# Start of Supplied data

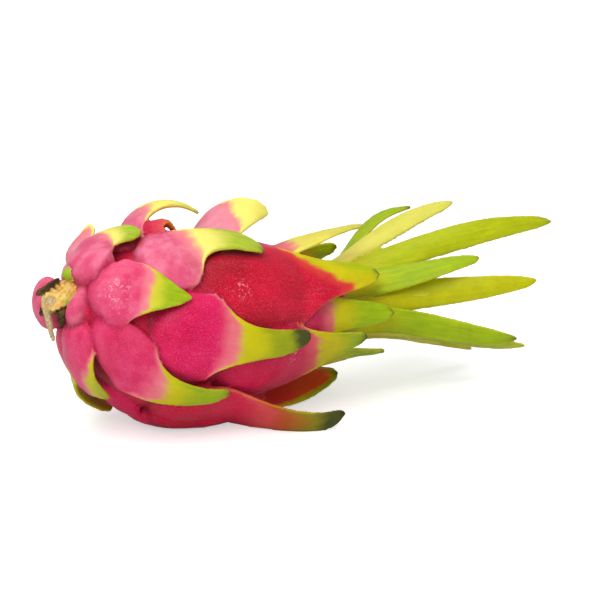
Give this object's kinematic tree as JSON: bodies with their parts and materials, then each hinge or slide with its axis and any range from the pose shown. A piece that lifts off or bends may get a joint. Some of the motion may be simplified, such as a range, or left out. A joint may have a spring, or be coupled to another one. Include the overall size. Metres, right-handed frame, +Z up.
{
  "type": "dragon fruit",
  "caption": "Whole dragon fruit lying on its side: plump peel with leafy green-tipped scales, a crown of bracts, a dry stem stub and a dried flower in the crown.",
  "frame": {"origin": "on the flat spot of the belly that the fruit lies on, under its widest section", "axes": "+X along the fruit from the stem end to the crown, +Z up, -Y towards the side seen in front"},
  "size_m": [0.253, 0.0944, 0.096],
  "materials": {
    "peel": "waxy satin, pink red with yellow-green scale tips",
    "dry_stem": "matte dry tan wood",
    "dry_flower": "matte dried brown"
  },
  "bodies": {
    "root": {"fruit": "peel", "stem_stub": "dry_stem", "dried_flower": "dry_flower"}
  },
  "joints": []
}
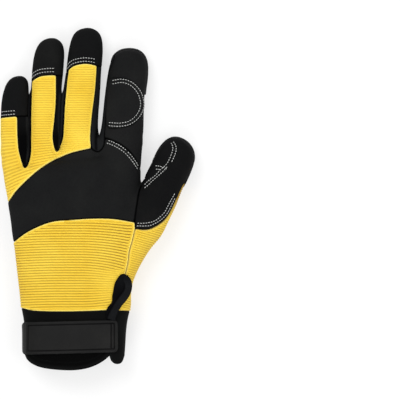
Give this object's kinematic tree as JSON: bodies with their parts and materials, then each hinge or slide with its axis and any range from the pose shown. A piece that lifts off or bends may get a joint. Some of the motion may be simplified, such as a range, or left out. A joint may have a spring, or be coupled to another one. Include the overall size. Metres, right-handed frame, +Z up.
{
  "type": "chainsaw glove",
  "caption": "Left work glove of leather and ribbed knit, lying palm down, hollow for the hand, with padded palm patches, wrist strap and pull loop",
  "frame": {"origin": "under the middle of the glove's bounding box, on the surface that it lies on", "axes": "+Z up through the back of the hand, +Y toward the fingertips, +X toward the thumb side"},
  "size_m": [0.1404, 0.2454, 0.0345],
  "materials": {
    "yellow_knit": "fine ribbed knit",
    "black_leather": "matt smooth",
    "black_knit": "matt knit",
    "grey_patch": "pebbled, matt",
    "glossy_patch": "pebbled, half gloss",
    "cuff_knit": "smooth stretch cloth",
    "satin_rubber": "satin",
    "loop_tape": "woven tape"
  },
  "bodies": {
    "root": {"palm_panel": "black_leather", "back_upper_panel": "yellow_knit", "back_lower_panel": "yellow_knit", "thumb_gusset": "yellow_knit", "knuckle_band": "black_leather", "index_back": "black_leather", "thumb_back": "black_leather", "pinky_cap": "black_leather", "ring_cap": "black_leather", "middle_cap": "black_leather", "pinky_ring_fourchette": "black_knit", "ring_middle_fourchette": "black_knit", "middle_index_fourchette": "black_knit", "upper_palm_patch": "grey_patch", "hook_palm_patch": "grey_patch", "crotch_palm_patch": "grey_patch", "pinky_tip_patch": "grey_patch", "ring_tip_patch": "grey_patch", "middle_tip_patch": "grey_patch", "index_tip_patch": "glossy_patch", "thumb_tip_patch": "glossy_patch", "index_knuckle_patch": "black_leather", "cuff": "cuff_knit", "cuff_hem": "cuff_knit", "cuff_flap": "cuff_knit", "cuff_strap": "satin_rubber", "pull_loop": "loop_tape"}
  },
  "joints": []
}
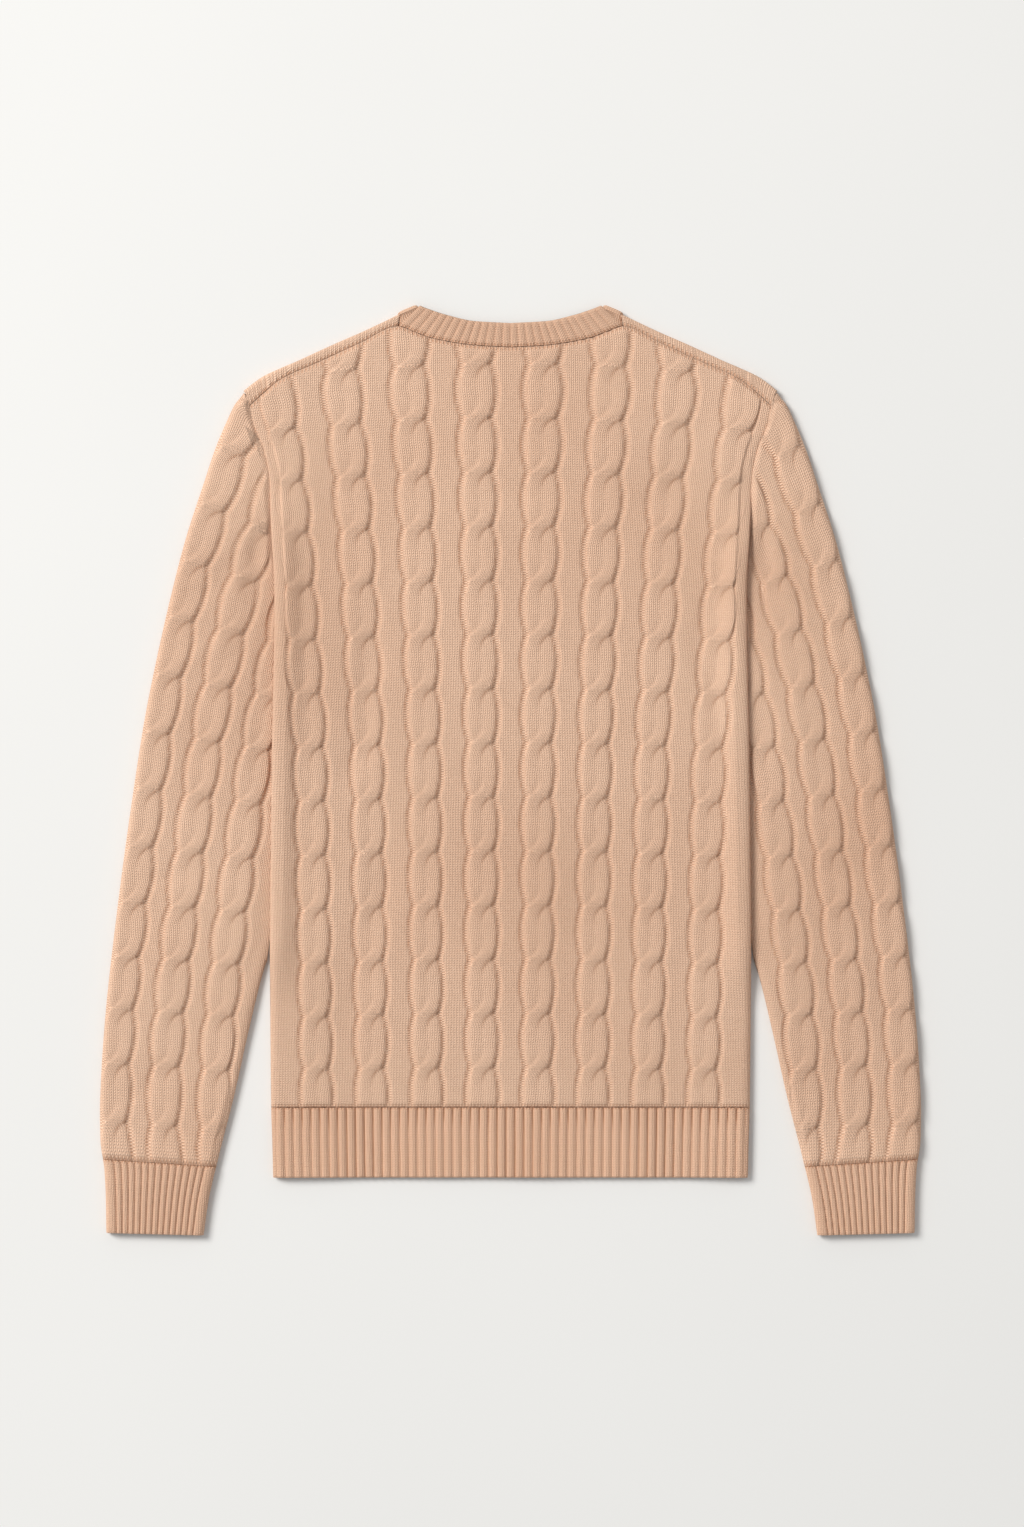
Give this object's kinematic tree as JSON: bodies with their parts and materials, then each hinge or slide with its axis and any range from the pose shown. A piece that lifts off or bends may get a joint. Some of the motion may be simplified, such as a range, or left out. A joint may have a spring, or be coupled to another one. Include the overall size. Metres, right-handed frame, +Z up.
{
  "type": "cable knit sweater",
  "caption": "Crew neck cable knit sweater laid flat on its front, with ribbed hem, cuffs and neckband and long set-in sleeves beside the body.",
  "frame": {"origin": "centre of the bounding box in X and Y, on the surface the sweater lies on", "axes": "+X across the body towards the sleeve named right, as seen with the neck up, +Y from the hem to the neck, +Z up, away from the surface; the back of the sweater faces up"},
  "size_m": [0.6478, 0.7342, 0.0143],
  "materials": {
    "cable_knit": "soft matt cotton yarn, peach beige, knitted",
    "rib_knit": "soft matt cotton yarn, peach beige, ribbed"
  },
  "bodies": {
    "root": {"back": "cable_knit", "front": "cable_knit", "hem_rib_back": "rib_knit", "hem_rib_front": "rib_knit", "sleeve_right": "cable_knit", "sleeve_left": "cable_knit", "cuff_right": "rib_knit", "cuff_left": "rib_knit", "neckband": "rib_knit"}
  },
  "joints": []
}
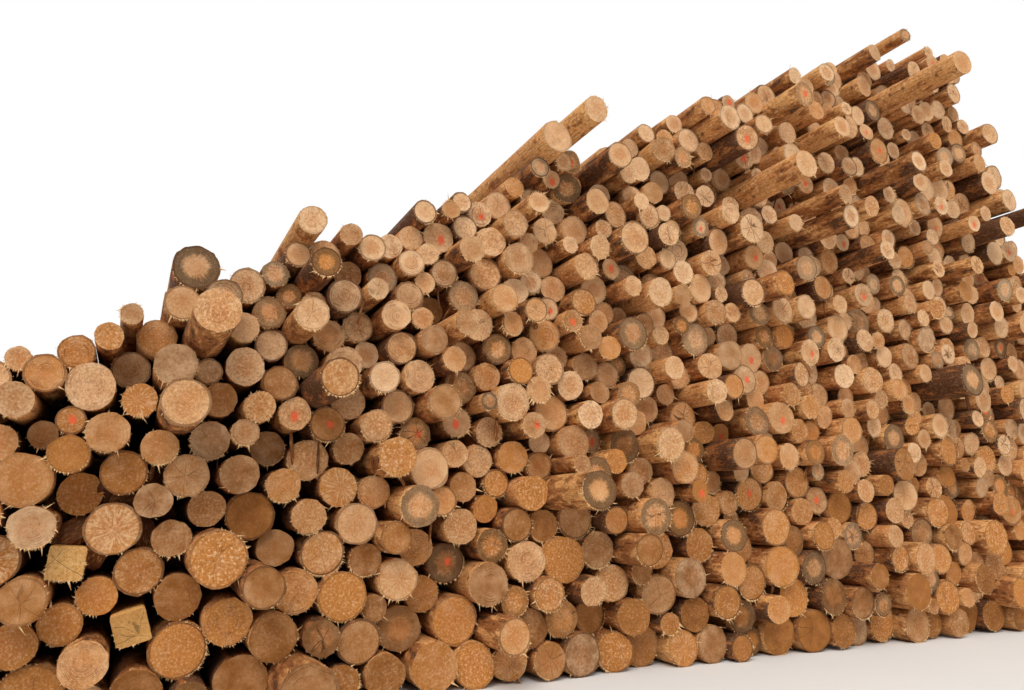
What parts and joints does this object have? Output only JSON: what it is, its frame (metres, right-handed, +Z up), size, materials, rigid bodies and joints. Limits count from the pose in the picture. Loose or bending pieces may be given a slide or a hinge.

# End of Supplied data

**Aim**
Write out all the lines again, exactly as they are.

**Right answer**
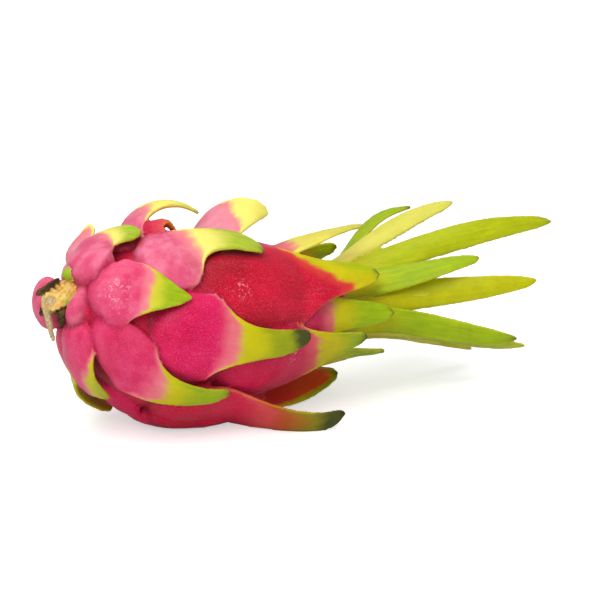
Give this object's kinematic tree as JSON: bodies with their parts and materials, then each hinge or slide with its axis and any range from the pose shown. A piece that lifts off or bends may get a joint. Some of the motion may be simplified, such as a range, or left out. A joint may have a spring, or be coupled to another one. Include the overall size. Metres, right-handed frame, +Z up.
{
  "type": "dragon fruit",
  "caption": "Whole dragon fruit lying on its side: plump peel with leafy green-tipped scales, a crown of bracts, a dry stem stub and a dried flower in the crown.",
  "frame": {"origin": "on the flat spot of the belly that the fruit lies on, under its widest section", "axes": "+X along the fruit from the stem end to the crown, +Z up, -Y towards the side seen in front"},
  "size_m": [0.253, 0.0944, 0.096],
  "materials": {
    "peel": "waxy satin, pink red with yellow-green scale tips",
    "dry_stem": "matte dry tan wood",
    "dry_flower": "matte dried brown"
  },
  "bodies": {
    "root": {"fruit": "peel", "stem_stub": "dry_stem", "dried_flower": "dry_flower"}
  },
  "joints": []
}
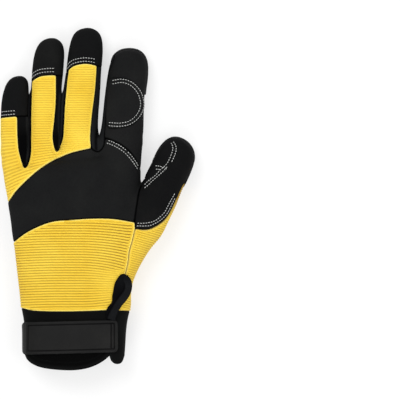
Give this object's kinematic tree as JSON: bodies with their parts and materials, then each hinge or slide with its axis and any range from the pose shown. A piece that lifts off or bends may get a joint. Some of the motion may be simplified, such as a range, or left out. A joint may have a spring, or be coupled to another one. Include the overall size. Metres, right-handed frame, +Z up.
{
  "type": "chainsaw glove",
  "caption": "Left work glove of leather and ribbed knit, lying palm down, hollow for the hand, with padded palm patches, wrist strap and pull loop",
  "frame": {"origin": "under the middle of the glove's bounding box, on the surface that it lies on", "axes": "+Z up through the back of the hand, +Y toward the fingertips, +X toward the thumb side"},
  "size_m": [0.1404, 0.2454, 0.0345],
  "materials": {
    "yellow_knit": "fine ribbed knit",
    "black_leather": "matt smooth",
    "black_knit": "matt knit",
    "grey_patch": "pebbled, matt",
    "glossy_patch": "pebbled, half gloss",
    "cuff_knit": "smooth stretch cloth",
    "satin_rubber": "satin",
    "loop_tape": "woven tape"
  },
  "bodies": {
    "root": {"palm_panel": "black_leather", "back_upper_panel": "yellow_knit", "back_lower_panel": "yellow_knit", "thumb_gusset": "yellow_knit", "knuckle_band": "black_leather", "index_back": "black_leather", "thumb_back": "black_leather", "pinky_cap": "black_leather", "ring_cap": "black_leather", "middle_cap": "black_leather", "pinky_ring_fourchette": "black_knit", "ring_middle_fourchette": "black_knit", "middle_index_fourchette": "black_knit", "upper_palm_patch": "grey_patch", "hook_palm_patch": "grey_patch", "crotch_palm_patch": "grey_patch", "pinky_tip_patch": "grey_patch", "ring_tip_patch": "grey_patch", "middle_tip_patch": "grey_patch", "index_tip_patch": "glossy_patch", "thumb_tip_patch": "glossy_patch", "index_knuckle_patch": "black_leather", "cuff": "cuff_knit", "cuff_hem": "cuff_knit", "cuff_flap": "cuff_knit", "cuff_strap": "satin_rubber", "pull_loop": "loop_tape"}
  },
  "joints": []
}
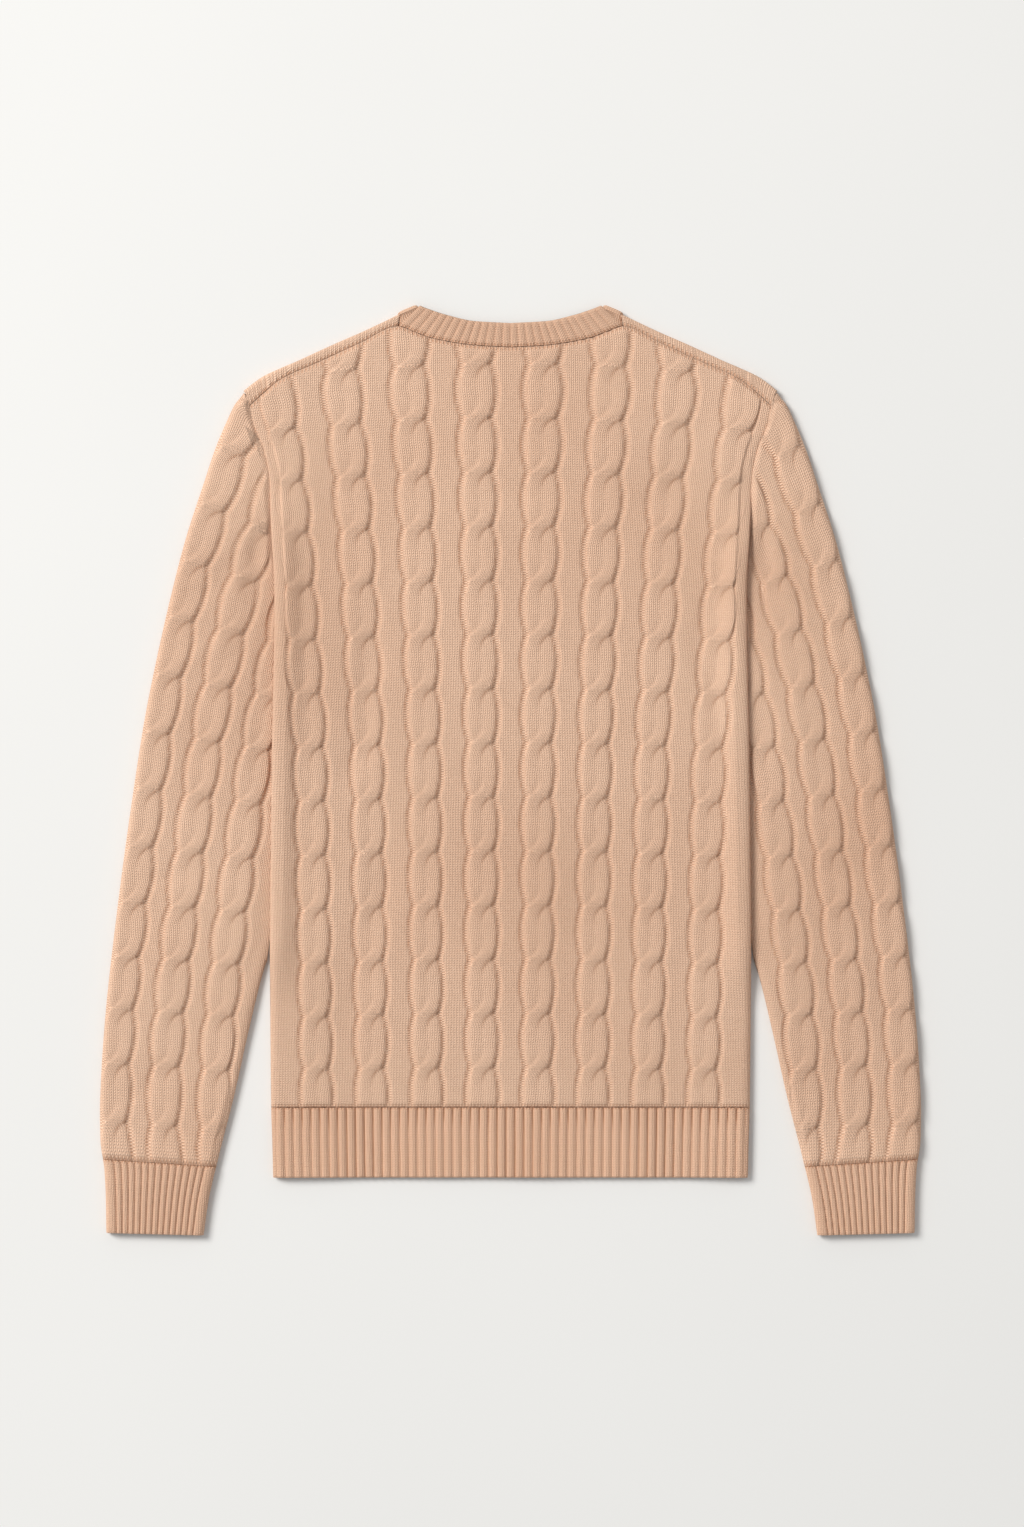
Give this object's kinematic tree as JSON: bodies with their parts and materials, then each hinge or slide with its axis and any range from the pose shown. A piece that lifts off or bends may get a joint. Some of the motion may be simplified, such as a range, or left out. A joint may have a spring, or be coupled to another one. Include the overall size. Metres, right-handed frame, +Z up.
{
  "type": "cable knit sweater",
  "caption": "Crew neck cable knit sweater laid flat on its front, with ribbed hem, cuffs and neckband and long set-in sleeves beside the body.",
  "frame": {"origin": "centre of the bounding box in X and Y, on the surface the sweater lies on", "axes": "+X across the body towards the sleeve named right, as seen with the neck up, +Y from the hem to the neck, +Z up, away from the surface; the back of the sweater faces up"},
  "size_m": [0.6478, 0.7342, 0.0143],
  "materials": {
    "cable_knit": "soft matt cotton yarn, peach beige, knitted",
    "rib_knit": "soft matt cotton yarn, peach beige, ribbed"
  },
  "bodies": {
    "root": {"back": "cable_knit", "front": "cable_knit", "hem_rib_back": "rib_knit", "hem_rib_front": "rib_knit", "sleeve_right": "cable_knit", "sleeve_left": "cable_knit", "cuff_right": "rib_knit", "cuff_left": "rib_knit", "neckband": "rib_knit"}
  },
  "joints": []
}
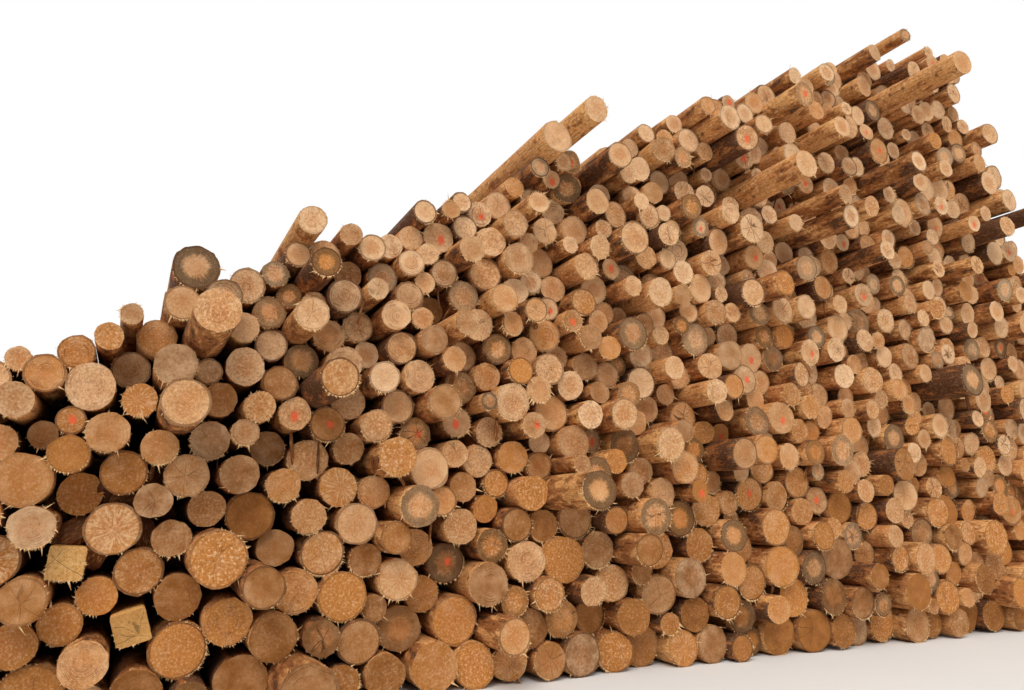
What parts and joints does this object have? Output only JSON: what it is, its frame (metres, right-handed, +Z up), size, materials, rigid bodies and joints. Limits count from the pose in the picture. Loose or bending pieces may be given a slide or a hinge.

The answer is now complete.